C’est pourquoi les étudiants à Sciences Po, par exemple, avouent eux-mêmes maîtriser en fait les « Sciences Pipeau », c’est-à-dire l’art de bien communiquer, voire de « pipeauter », même sur ce qu’on n’a pas lu, même sur ce qu’on ne connaît pas. Car lorsqu’on doit présenter plusieurs travaux écrits et oraux chaque semaine, il est impossible de lire vraiment tout ce qui doit être lu. Dans les écoles de commerce, on utilise la méthode de lecture rapide comme un moyen de faire ses devoirs et de bien communiquer, pour réussir ses examens, pas pour devenir « champion du monde de lecture rapide ». 

Par ailleurs, dans les bibliothèques municipales, les maisons d’édition et les librairies, la méthode de lecture rapide n’était pas classée selon la catégorie « Développement personnel », mais « Efficacité personnelle », « Communication » ou encore « Méthodes ». Ce n’est qu’à partir des années 2000 qu’elle est réinterprétée et packagée pour être mise sur le marché du « développement personnel ». Désormais, lire vite, c’est non seulement être plus efficace, mais aussi et surtout contribuer à son épanouissement.

La mode de la lecture rapide dit quelque chose sur notre époque et sur nous-mêmes. Elle est le signe d’une époque où on a tendance à prendre la vie comme une « pomme » à consommer, à prendre un livre comme un objet de consommation, de divertissement et de bien-être.

Si elle a tant de succès, c’est parce qu’elle attire les personnes qui veulent lire sans sacrifier leur temps, sans faire d’effort pour comprendre, réfléchir et pour exercer leur jugement critique. Ceux qui sont les plus attirés par les méthodes de lecture rapide sont plutôt ceux qui ont la flemme de lire, qui sont dans l’évitement face à l’effort qu’exige le travail de lecture. C’est ce dont témoignent par exemple des participants sur ce qui les a motivés à suivre une formation de lecture rapide :

« J’avais essayé d’esquiver toutes les lectures scolaires. Je n’étais vraiment pas un grand lecteur, je trouvais ça ennuyant ».
« Ce que je cherchais, c’était de lire sans effort et avec plaisir ».

L’entreprise moderne n’arrive plus à motiver les collaborateurs à être « efficaces » et « performants » pour assurer leur sécurité financière et familiale. Désormais, elle cherche à les motiver grâce à l’argument du bien-être : « Sois efficace, apprends à mieux communiquer et à lire plus vite…, pour te développer personnellement ». Telle est la nouvelle façon de motiver que l’on instrumentalise dans les entreprises aujourd’hui. Et la méthode de lecture rapide est valorisée comme un outil, parmi toute une série, qui permet de « se développer personnellement ».
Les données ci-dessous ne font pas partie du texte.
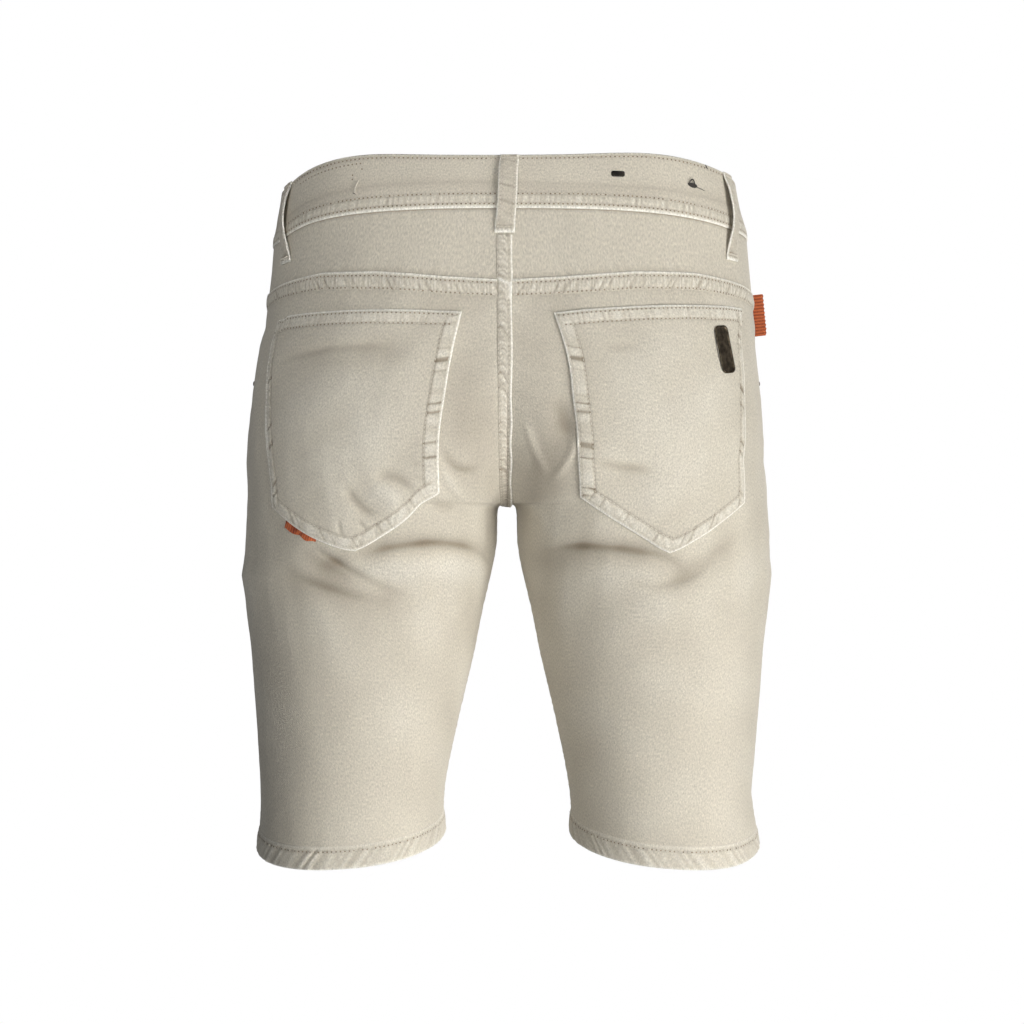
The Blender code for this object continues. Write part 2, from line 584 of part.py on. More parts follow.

La lecture rapide est une caricature du travail intellectuel

La lecture rapide comme méthode généralisée est une illusion : lire pour comprendre, pour se comprendre, pour réfléchir, pour changer…, ça exige du temps et de la répétition. Les formations qui sont vendues par des « champions du monde » de lecture rapide, c’est une forme de gri-gri moderne qui n’a rien à voir avec l’effort d’éducation et de formation auquel chacun doit participer.

Lire vite n’est pas un objectif, mais un moyen. Lire vite n’est pas un moyen de mieux comprendre un texte, mais ce peut être un bon moyen d’explorer un texte qu’on n’a pas le temps de bien lire pour repérer quelques idées intéressantes ou évaluer l’intérêt de passer plus de temps à le lire plus en profondeur. Lire vite, ce ne doit pas être la principale façon de lire, car, à l’image du fait de manger vite, cela finit par avoir des impacts négatifs sur l’esprit et sur sa vie.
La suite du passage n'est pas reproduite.